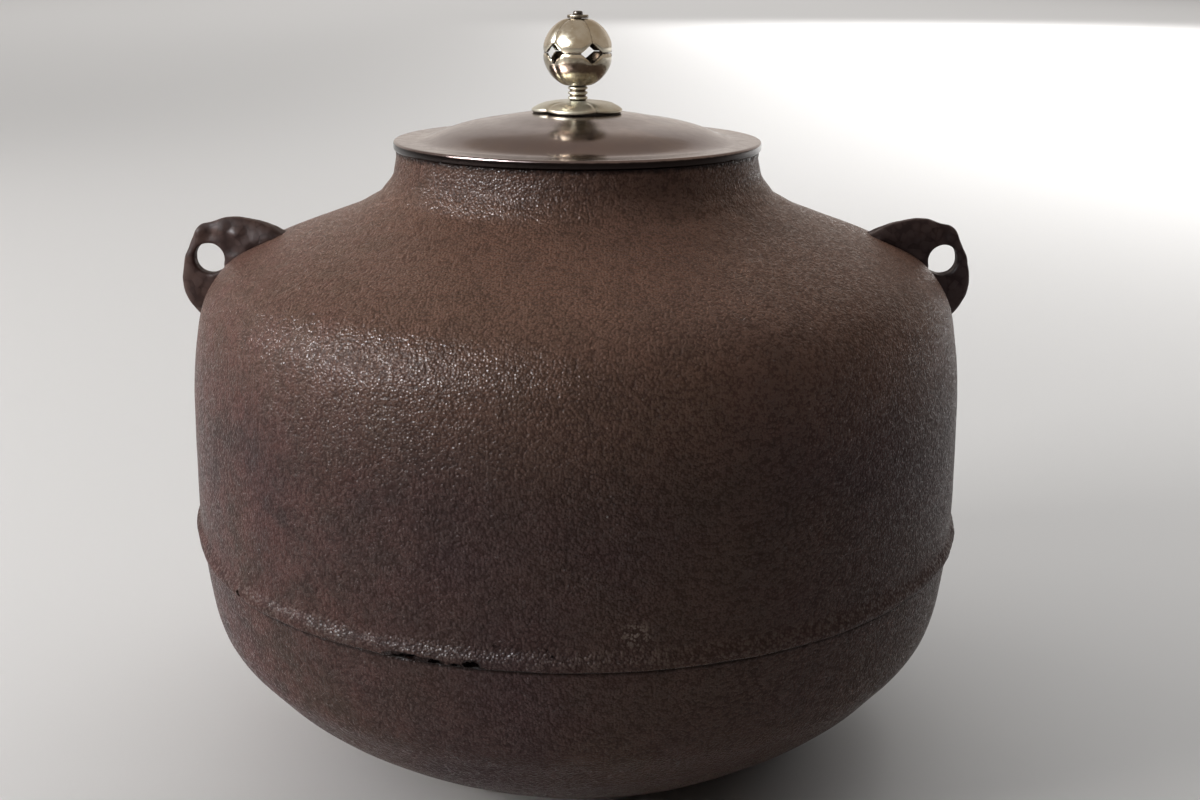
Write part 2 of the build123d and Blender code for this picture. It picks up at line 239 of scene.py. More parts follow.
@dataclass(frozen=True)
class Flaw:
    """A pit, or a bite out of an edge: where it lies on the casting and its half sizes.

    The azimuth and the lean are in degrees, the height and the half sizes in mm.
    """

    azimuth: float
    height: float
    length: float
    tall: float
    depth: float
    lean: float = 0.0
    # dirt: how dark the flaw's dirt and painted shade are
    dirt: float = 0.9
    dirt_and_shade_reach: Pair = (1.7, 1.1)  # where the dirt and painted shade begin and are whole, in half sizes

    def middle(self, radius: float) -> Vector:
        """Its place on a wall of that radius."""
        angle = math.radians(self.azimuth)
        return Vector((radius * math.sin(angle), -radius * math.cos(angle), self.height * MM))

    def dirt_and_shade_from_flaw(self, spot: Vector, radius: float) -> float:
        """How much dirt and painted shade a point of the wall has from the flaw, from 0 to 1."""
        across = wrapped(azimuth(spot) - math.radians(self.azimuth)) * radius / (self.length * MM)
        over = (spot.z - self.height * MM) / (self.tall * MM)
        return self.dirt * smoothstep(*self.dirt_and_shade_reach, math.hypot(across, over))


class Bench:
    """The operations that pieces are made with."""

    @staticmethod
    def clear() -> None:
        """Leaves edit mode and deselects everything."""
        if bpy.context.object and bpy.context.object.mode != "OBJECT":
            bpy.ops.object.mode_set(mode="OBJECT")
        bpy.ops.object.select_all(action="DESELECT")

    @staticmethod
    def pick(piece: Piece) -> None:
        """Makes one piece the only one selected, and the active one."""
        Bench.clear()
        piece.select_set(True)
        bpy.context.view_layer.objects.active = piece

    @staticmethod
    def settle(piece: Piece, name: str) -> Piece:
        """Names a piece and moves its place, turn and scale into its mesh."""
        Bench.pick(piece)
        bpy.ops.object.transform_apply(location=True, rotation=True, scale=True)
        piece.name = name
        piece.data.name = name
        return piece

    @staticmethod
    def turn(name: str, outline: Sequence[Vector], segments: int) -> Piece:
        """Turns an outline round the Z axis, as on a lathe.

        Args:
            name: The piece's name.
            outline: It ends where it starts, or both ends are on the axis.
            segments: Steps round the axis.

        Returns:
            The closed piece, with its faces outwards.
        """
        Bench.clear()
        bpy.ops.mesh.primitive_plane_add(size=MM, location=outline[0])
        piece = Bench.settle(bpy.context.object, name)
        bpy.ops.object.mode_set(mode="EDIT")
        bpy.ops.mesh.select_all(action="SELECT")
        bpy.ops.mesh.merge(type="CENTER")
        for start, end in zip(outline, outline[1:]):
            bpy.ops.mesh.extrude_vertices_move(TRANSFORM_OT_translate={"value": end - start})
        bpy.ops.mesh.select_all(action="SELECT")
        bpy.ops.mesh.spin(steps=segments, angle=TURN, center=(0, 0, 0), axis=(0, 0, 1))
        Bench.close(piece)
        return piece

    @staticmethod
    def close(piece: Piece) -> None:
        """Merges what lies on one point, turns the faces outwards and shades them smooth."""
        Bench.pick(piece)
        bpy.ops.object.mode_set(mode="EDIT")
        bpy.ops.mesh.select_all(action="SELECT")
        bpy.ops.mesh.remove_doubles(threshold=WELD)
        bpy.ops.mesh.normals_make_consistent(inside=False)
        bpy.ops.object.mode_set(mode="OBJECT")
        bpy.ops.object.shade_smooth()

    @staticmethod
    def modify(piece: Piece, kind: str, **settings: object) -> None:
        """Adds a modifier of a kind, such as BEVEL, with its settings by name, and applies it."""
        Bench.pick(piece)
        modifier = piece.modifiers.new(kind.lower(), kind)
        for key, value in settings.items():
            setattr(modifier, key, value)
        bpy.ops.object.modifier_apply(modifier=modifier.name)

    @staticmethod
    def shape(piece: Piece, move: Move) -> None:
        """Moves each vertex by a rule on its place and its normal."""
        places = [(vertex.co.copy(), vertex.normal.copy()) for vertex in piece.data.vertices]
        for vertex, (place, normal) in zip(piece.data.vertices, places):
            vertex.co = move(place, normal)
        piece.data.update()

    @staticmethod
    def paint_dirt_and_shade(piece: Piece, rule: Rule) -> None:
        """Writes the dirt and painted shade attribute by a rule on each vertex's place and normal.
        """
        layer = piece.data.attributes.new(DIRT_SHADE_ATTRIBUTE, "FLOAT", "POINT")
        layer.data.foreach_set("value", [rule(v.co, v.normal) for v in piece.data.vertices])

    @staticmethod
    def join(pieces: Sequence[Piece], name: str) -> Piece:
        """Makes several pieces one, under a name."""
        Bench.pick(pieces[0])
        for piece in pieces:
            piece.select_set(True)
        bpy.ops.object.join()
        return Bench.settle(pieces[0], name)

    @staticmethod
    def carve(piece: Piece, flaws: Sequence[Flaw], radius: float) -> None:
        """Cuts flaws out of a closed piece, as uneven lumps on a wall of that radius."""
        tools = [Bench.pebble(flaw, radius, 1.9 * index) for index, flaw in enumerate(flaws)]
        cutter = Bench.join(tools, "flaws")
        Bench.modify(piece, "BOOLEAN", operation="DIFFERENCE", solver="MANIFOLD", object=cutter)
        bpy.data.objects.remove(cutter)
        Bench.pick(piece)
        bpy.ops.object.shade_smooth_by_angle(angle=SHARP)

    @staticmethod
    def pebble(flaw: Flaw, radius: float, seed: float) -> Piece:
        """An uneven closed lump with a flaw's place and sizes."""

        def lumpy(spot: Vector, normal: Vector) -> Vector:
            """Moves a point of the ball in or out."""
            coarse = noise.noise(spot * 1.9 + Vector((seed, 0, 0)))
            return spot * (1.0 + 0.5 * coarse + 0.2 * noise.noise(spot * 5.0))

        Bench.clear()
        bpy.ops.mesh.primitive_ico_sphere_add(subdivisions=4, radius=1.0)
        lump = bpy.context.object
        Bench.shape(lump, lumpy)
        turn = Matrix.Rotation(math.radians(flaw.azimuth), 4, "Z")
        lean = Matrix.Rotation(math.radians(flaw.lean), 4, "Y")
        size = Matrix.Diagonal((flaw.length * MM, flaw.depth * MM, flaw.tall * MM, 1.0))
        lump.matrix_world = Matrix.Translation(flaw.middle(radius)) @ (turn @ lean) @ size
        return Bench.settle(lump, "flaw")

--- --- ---

All of the data must be returned exactly.

* [Right answer]:
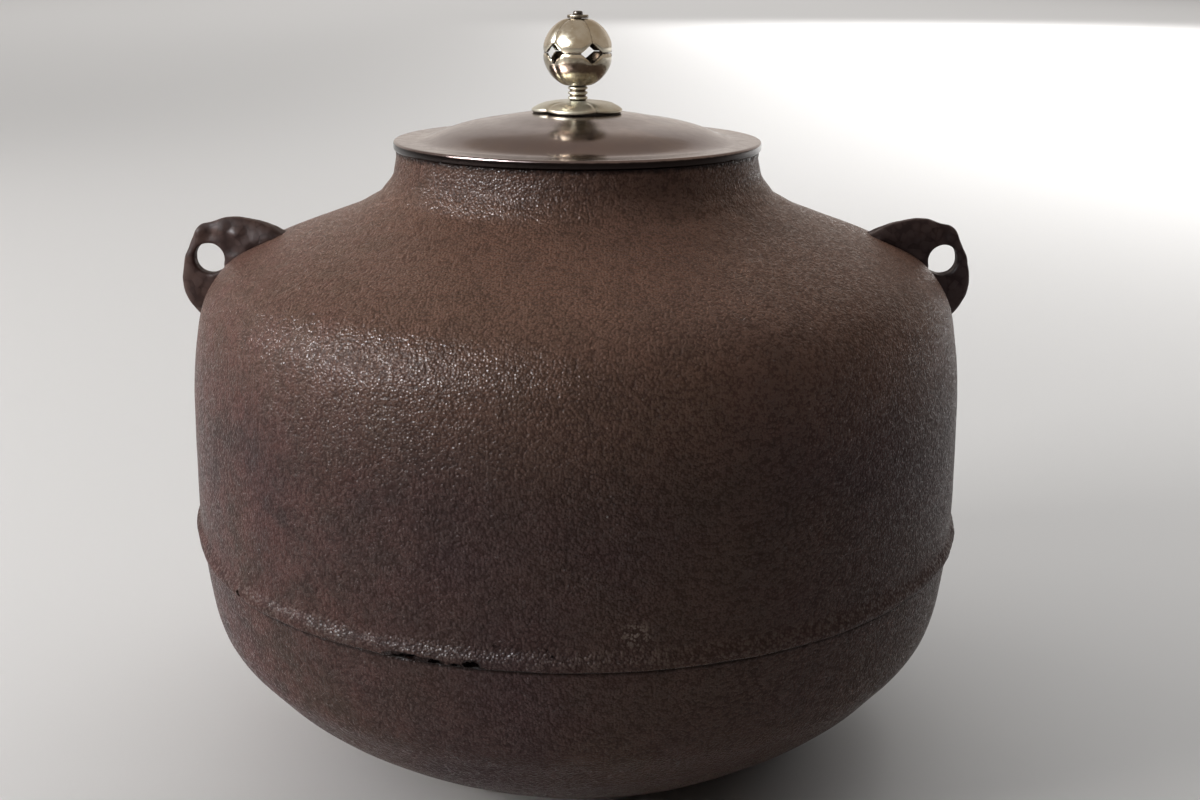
Write part 2 of the build123d and Blender code for this picture. It picks up at line 239 of scene.py. More parts follow.
@dataclass(frozen=True)
class Flaw:
    """A pit, or a bite out of an edge: where it lies on the casting and its half sizes.

    The azimuth and the lean are in degrees, the height and the half sizes in mm.
    """

    azimuth: float
    height: float
    length: float
    tall: float
    depth: float
    lean: float = 0.0
    # dirt: how dark the flaw's dirt and painted shade are
    dirt: float = 0.9
    dirt_and_shade_reach: Pair = (1.7, 1.1)  # where the dirt and painted shade begin and are whole, in half sizes

    def middle(self, radius: float) -> Vector:
        """Its place on a wall of that radius."""
        angle = math.radians(self.azimuth)
        return Vector((radius * math.sin(angle), -radius * math.cos(angle), self.height * MM))

    def dirt_and_shade_from_flaw(self, spot: Vector, radius: float) -> float:
        """How much dirt and painted shade a point of the wall has from the flaw, from 0 to 1."""
        across = wrapped(azimuth(spot) - math.radians(self.azimuth)) * radius / (self.length * MM)
        over = (spot.z - self.height * MM) / (self.tall * MM)
        return self.dirt * smoothstep(*self.dirt_and_shade_reach, math.hypot(across, over))


class Bench:
    """The operations that pieces are made with."""

    @staticmethod
    def clear() -> None:
        """Leaves edit mode and deselects everything."""
        if bpy.context.object and bpy.context.object.mode != "OBJECT":
            bpy.ops.object.mode_set(mode="OBJECT")
        bpy.ops.object.select_all(action="DESELECT")

    @staticmethod
    def pick(piece: Piece) -> None:
        """Makes one piece the only one selected, and the active one."""
        Bench.clear()
        piece.select_set(True)
        bpy.context.view_layer.objects.active = piece

    @staticmethod
    def settle(piece: Piece, name: str) -> Piece:
        """Names a piece and moves its place, turn and scale into its mesh."""
        Bench.pick(piece)
        bpy.ops.object.transform_apply(location=True, rotation=True, scale=True)
        piece.name = name
        piece.data.name = name
        return piece

    @staticmethod
    def turn(name: str, outline: Sequence[Vector], segments: int) -> Piece:
        """Turns an outline round the Z axis, as on a lathe.

        Args:
            name: The piece's name.
            outline: It ends where it starts, or both ends are on the axis.
            segments: Steps round the axis.

        Returns:
            The closed piece, with its faces outwards.
        """
        Bench.clear()
        bpy.ops.mesh.primitive_plane_add(size=MM, location=outline[0])
        piece = Bench.settle(bpy.context.object, name)
        bpy.ops.object.mode_set(mode="EDIT")
        bpy.ops.mesh.select_all(action="SELECT")
        bpy.ops.mesh.merge(type="CENTER")
        for start, end in zip(outline, outline[1:]):
            bpy.ops.mesh.extrude_vertices_move(TRANSFORM_OT_translate={"value": end - start})
        bpy.ops.mesh.select_all(action="SELECT")
        bpy.ops.mesh.spin(steps=segments, angle=TURN, center=(0, 0, 0), axis=(0, 0, 1))
        Bench.close(piece)
        return piece

    @staticmethod
    def close(piece: Piece) -> None:
        """Merges what lies on one point, turns the faces outwards and shades them smooth."""
        Bench.pick(piece)
        bpy.ops.object.mode_set(mode="EDIT")
        bpy.ops.mesh.select_all(action="SELECT")
        bpy.ops.mesh.remove_doubles(threshold=WELD)
        bpy.ops.mesh.normals_make_consistent(inside=False)
        bpy.ops.object.mode_set(mode="OBJECT")
        bpy.ops.object.shade_smooth()

    @staticmethod
    def modify(piece: Piece, kind: str, **settings: object) -> None:
        """Adds a modifier of a kind, such as BEVEL, with its settings by name, and applies it."""
        Bench.pick(piece)
        modifier = piece.modifiers.new(kind.lower(), kind)
        for key, value in settings.items():
            setattr(modifier, key, value)
        bpy.ops.object.modifier_apply(modifier=modifier.name)

    @staticmethod
    def shape(piece: Piece, move: Move) -> None:
        """Moves each vertex by a rule on its place and its normal."""
        places = [(vertex.co.copy(), vertex.normal.copy()) for vertex in piece.data.vertices]
        for vertex, (place, normal) in zip(piece.data.vertices, places):
            vertex.co = move(place, normal)
        piece.data.update()

    @staticmethod
    def paint_dirt_and_shade(piece: Piece, rule: Rule) -> None:
        """Writes the dirt and painted shade attribute by a rule on each vertex's place and normal.
        """
        layer = piece.data.attributes.new(DIRT_SHADE_ATTRIBUTE, "FLOAT", "POINT")
        layer.data.foreach_set("value", [rule(v.co, v.normal) for v in piece.data.vertices])

    @staticmethod
    def join(pieces: Sequence[Piece], name: str) -> Piece:
        """Makes several pieces one, under a name."""
        Bench.pick(pieces[0])
        for piece in pieces:
            piece.select_set(True)
        bpy.ops.object.join()
        return Bench.settle(pieces[0], name)

    @staticmethod
    def carve(piece: Piece, flaws: Sequence[Flaw], radius: float) -> None:
        """Cuts flaws out of a closed piece, as uneven lumps on a wall of that radius."""
        tools = [Bench.pebble(flaw, radius, 1.9 * index) for index, flaw in enumerate(flaws)]
        cutter = Bench.join(tools, "flaws")
        Bench.modify(piece, "BOOLEAN", operation="DIFFERENCE", solver="MANIFOLD", object=cutter)
        bpy.data.objects.remove(cutter)
        Bench.pick(piece)
        bpy.ops.object.shade_smooth_by_angle(angle=SHARP)

    @staticmethod
    def pebble(flaw: Flaw, radius: float, seed: float) -> Piece:
        """An uneven closed lump with a flaw's place and sizes."""

        def lumpy(spot: Vector, normal: Vector) -> Vector:
            """Moves a point of the ball in or out."""
            coarse = noise.noise(spot * 1.9 + Vector((seed, 0, 0)))
            return spot * (1.0 + 0.5 * coarse + 0.2 * noise.noise(spot * 5.0))

        Bench.clear()
        bpy.ops.mesh.primitive_ico_sphere_add(subdivisions=4, radius=1.0)
        lump = bpy.context.object
        Bench.shape(lump, lumpy)
        turn = Matrix.Rotation(math.radians(flaw.azimuth), 4, "Z")
        lean = Matrix.Rotation(math.radians(flaw.lean), 4, "Y")
        size = Matrix.Diagonal((flaw.length * MM, flaw.depth * MM, flaw.tall * MM, 1.0))
        lump.matrix_world = Matrix.Translation(flaw.middle(radius)) @ (turn @ lean) @ size
        return Bench.settle(lump, "flaw")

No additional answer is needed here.